Studio album by Billy Bang
- Released: 1982
- Recorded: February 7, 1982
- Studio: OAO Studio, Brooklyn, New York
- Genre: Free jazz
- Label: Anima Productions 3BG9
- Producer: Billy Bang

Billy Bang chronology
| Rainbow Gladiator (1981) | Untitled Gift (1982) | Invitation (1982) |

= Untitled Gift =

Untitled Gift is an album by violinist Billy Bang. It was recorded on February 7, 1982, at OAO Studio in Brooklyn, New York, and was released on vinyl later that year by Anima Productions. On the album, Bang is joined by trumpeter Don Cherry, double bassist Wilber Morris, and drummer Dennis Charles. The recording features three Bang originals plus one composition by Cherry and two by Ornette Coleman.
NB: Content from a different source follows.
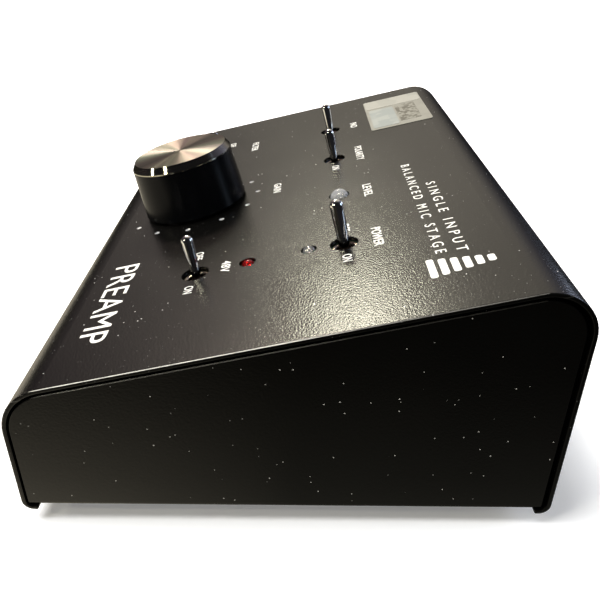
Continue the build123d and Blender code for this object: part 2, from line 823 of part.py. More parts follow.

In 2004, the 8th Harmonic Breakdown label reissued the album on CD along with Bang's 1979 release Sweet Space on the compilation Sweet Space/Untitled Gift.

==Reception==

In a review for All About Jazz, Rex Butters wrote: "Charles spins a strong web of invisible rhythms as Morris drops chewy subharmonic power. Cherry bristles with brilliance in a quartet apparently electrified by their interplay." Regarding the 2004 reissue, AAJs Terrell Kent Holmes stated that it "will enhance Bang's stature as one of the most vital and original voices on the scene today."

Critic Tom Hull awarded the reissue a grade of "A−", calling it "exhilarating," and commenting: "Bang squares off with Don Cherry on an Ornette-centered song list, one of the most exciting encounters of either's career."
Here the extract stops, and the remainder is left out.